N.Y. Gov. Blasts Judicial Candidate List
Indicating that he’s more concerned with race and sex than merit, New York’s governor expressed outrage that the state’s judicial commission didn’t include enough minority or women candidates to nominate as chief judge.
As per New York’s Constitution, the governor must select a chief judge for the state’s High Court from a screened list provided by the Commission on Judicial Nomination. This week the panel gave Governor David Paterson seven highly qualified names to replace the retiring Judith Kaye as the chief judge of the state’s High Court.
The coveted list includes three highly regarded lawyers in private practice and four judges, including two from the Court of Appeals. But the governor publicly blasted the panel for not including any women or Hispanics. His complaint is that the seven candidates are men and only one is black.
Paterson joined forces with New York Attorney General Andrew Cuomo for a rare public chastising of the state judicial panel, saying that he was outraged. "It seems highly unusual that in a class of seven individuals considered to be capable of supervising the Court of Appeals that not one of them would be a woman, not one."

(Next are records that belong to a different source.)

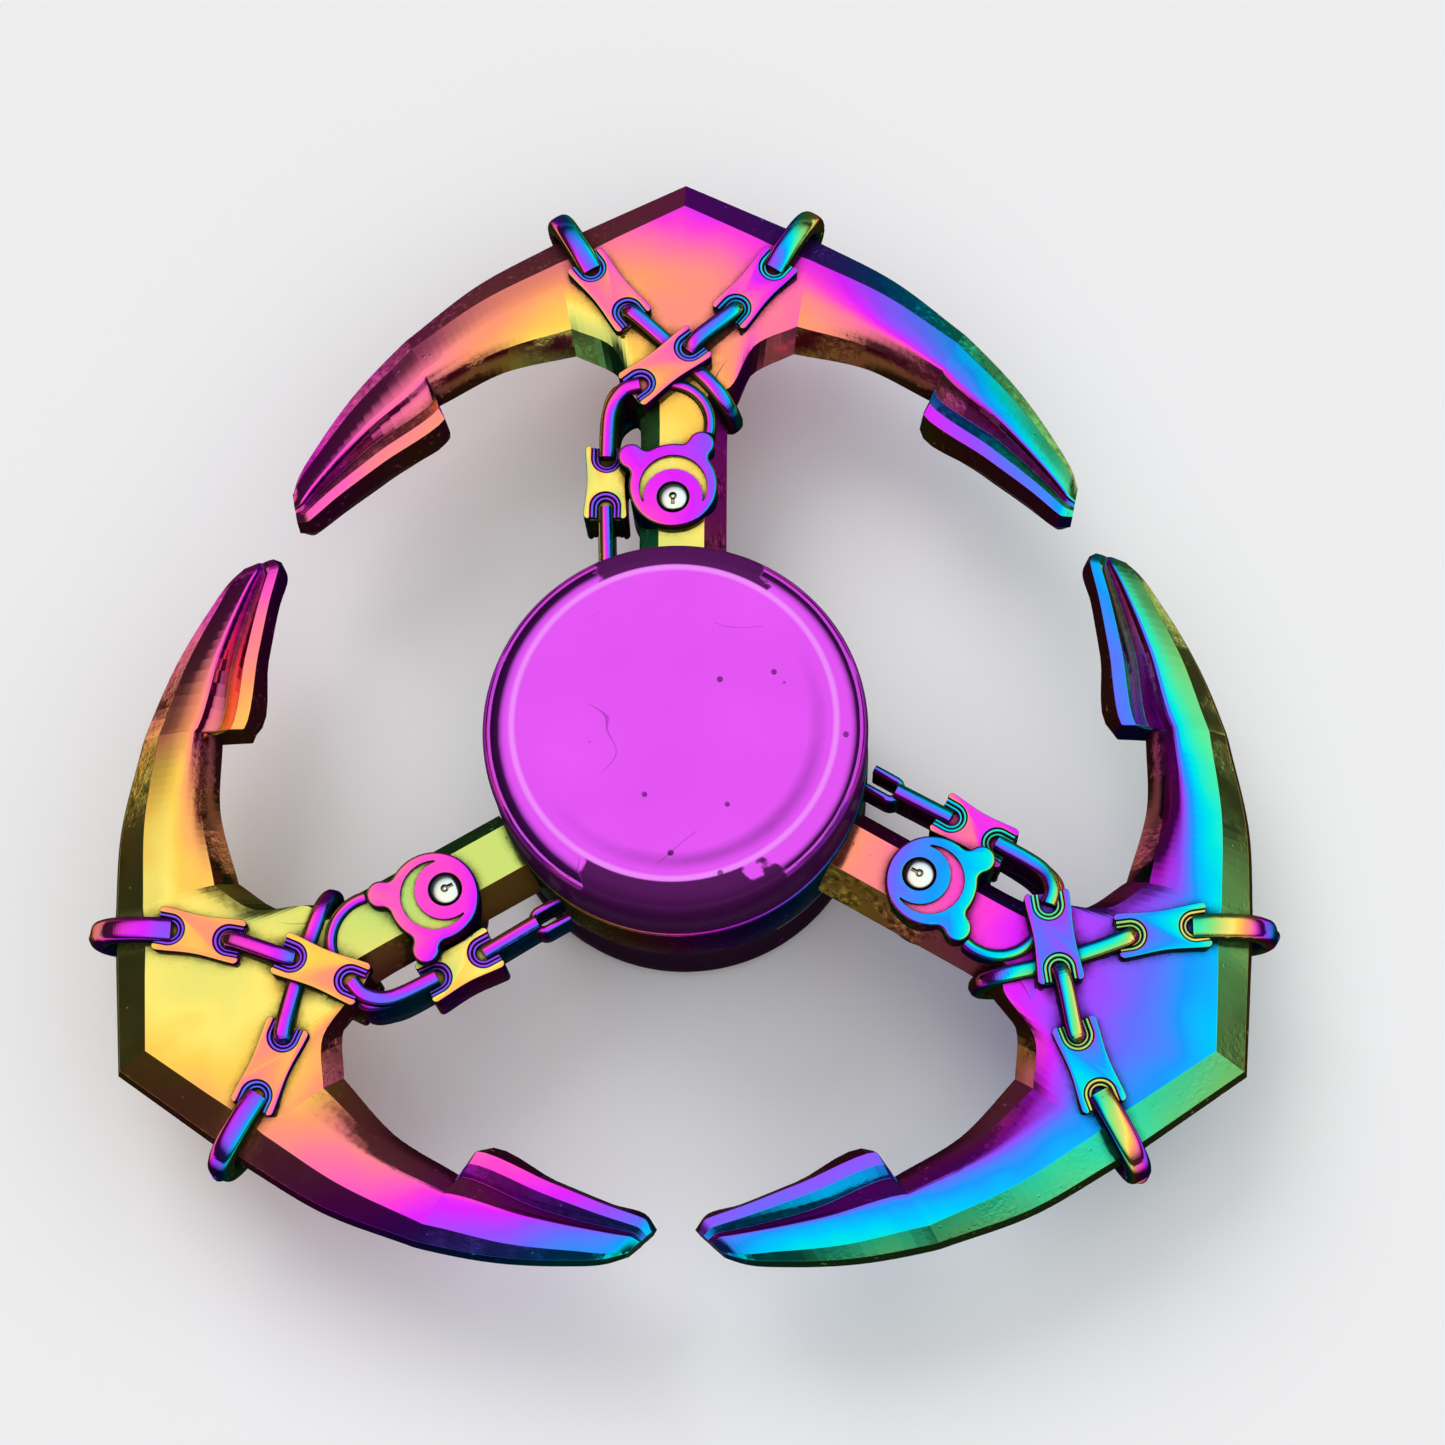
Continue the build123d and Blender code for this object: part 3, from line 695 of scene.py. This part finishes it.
def shackle_shape(top):
    """The eared boss with its crescent and the pin's socket, the same on both faces."""
    boss = prism(boss_outline(), 0.0, top)
    soften_rims(boss, top, 0.16, 4)
    moon = prism(moon_outline(), top - MOON_DEPTH, top + 1)
    hole = arc_points(PIN_AT, PIN_R + SOCKET_GAP, 0, 2 * pi, 48)[:-1]
    socket = prism(hole, top - SOCKET_DEPTH, top + 1)
    shape = carved(boss, [moon, socket])
    mirrored_down(shape)
    return shape


def bow_shape():
    """The shackle's curved bar, which leaves the boss by its right ear."""
    path = [(x, y, 0) for x, y in arc_points(BOW_AT, BOW_R, BOW_START, BOW_END, 24)]
    return swept(path, wall_ring(BOW_HALF, BOW_TOP, 20), 1)


def pin_shape(top):
    """Both domed heads of the shackle's pin, each with a studded dimple and a slot towards the hub."""
    dome = [(PIN_R * sin(a * pi / 20), top - PIN_DOME * (1 - cos(a * pi / 20))) for a in range(11)]
    head = spun(dome + [(PIN_R, top - PIN_DEPTH), (0.0, top - PIN_DEPTH)], 48)
    clear, floor = top + 0.2, top - DIMPLE_DEPTH
    dimple = spun([(0.0, floor), (DIMPLE_R, floor), (DIMPLE_R, clear), (0.0, clear)], 32)
    slot = prism([(-SLOT_HALF, -SLOT_END), (SLOT_HALF, -SLOT_END), (SLOT_HALF, 0), (-SLOT_HALF, 0)],
                 top - SLOT_DEPTH, clear)
    # The two hollows overlap, so they are cut one after the other.
    bm = carved(carved(head, [dimple]), [slot])
    merge_in(bm, spun([(r, top - depth) for r, depth in STUD], 24))
    bmesh.ops.translate(bm, vec=(*PIN_AT, 0), verts=bm.verts)
    mirrored_down(bm)
    return bm


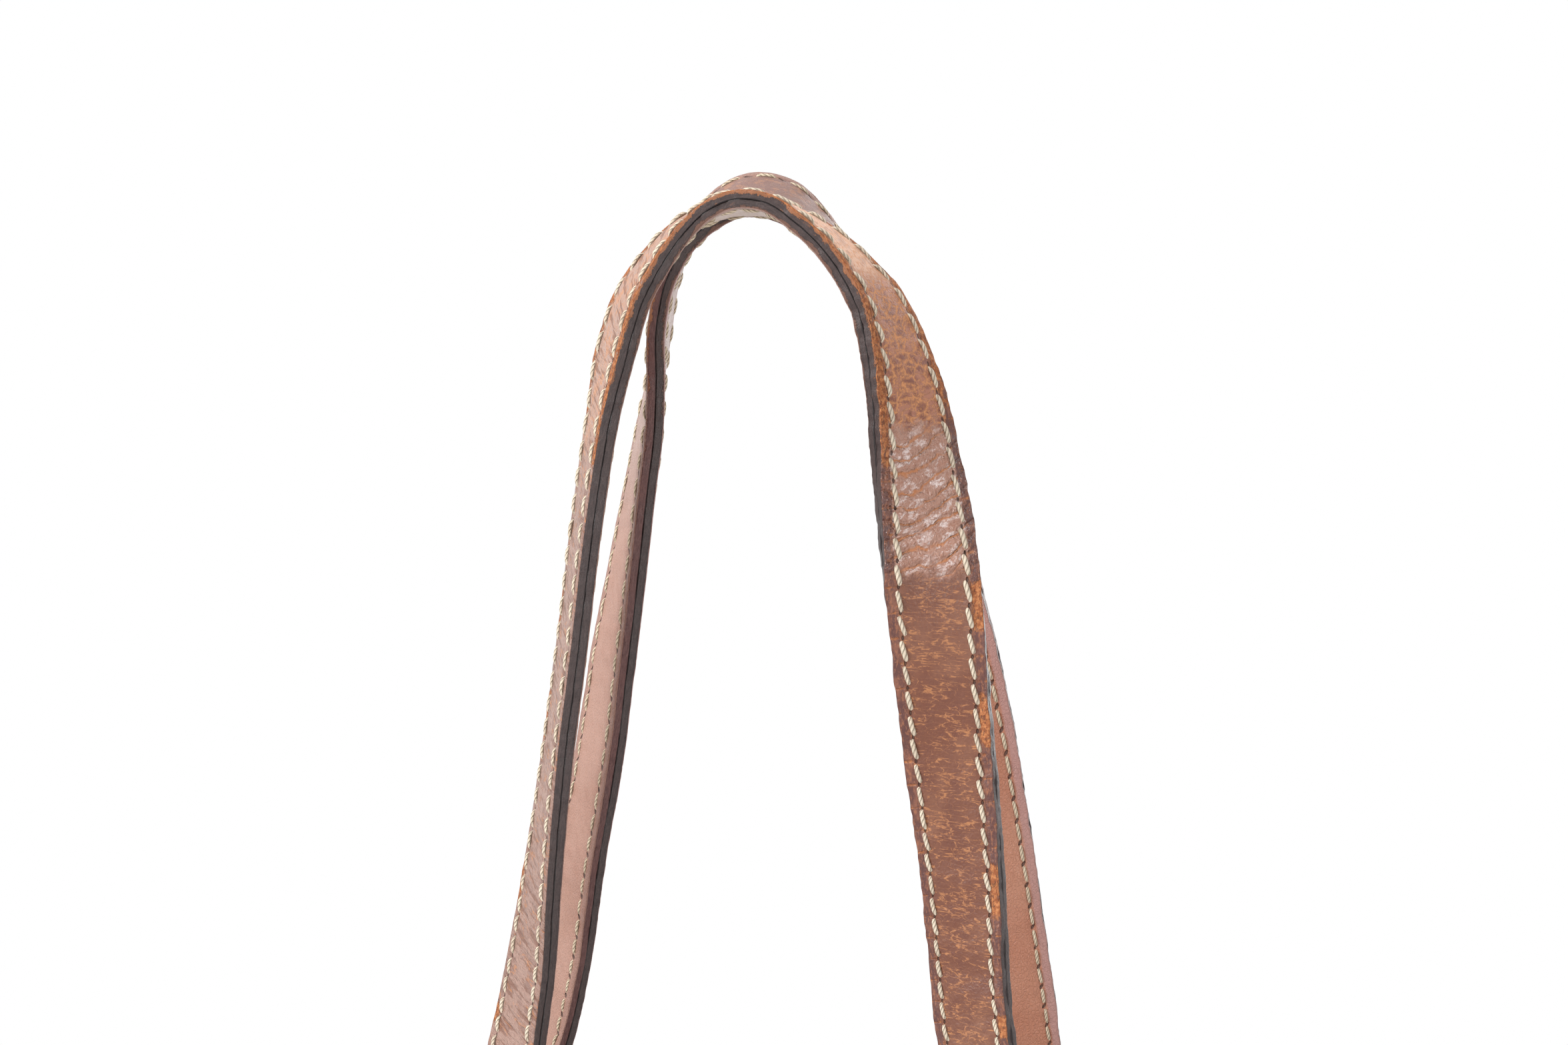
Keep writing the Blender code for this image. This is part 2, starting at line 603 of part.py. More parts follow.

The governor appoints the members of the Commission on Judicial Nomination and in fact Paterson appointed one, attorney Frederick K. Brewington, shortly after replacing Eliot Spitzer who resigned in disgrace when he got busted in a hooker scandal.
Paterson has a few closet skeletons of his own. Shortly after moving into the governor’s mansion he admitted that he had multiple extramarital affairs with a series of women and illegally mingled campaign funds with his romantic engagements. In some instances he used campaign money to pay for hotel trysts with mistresses and to give the women cash.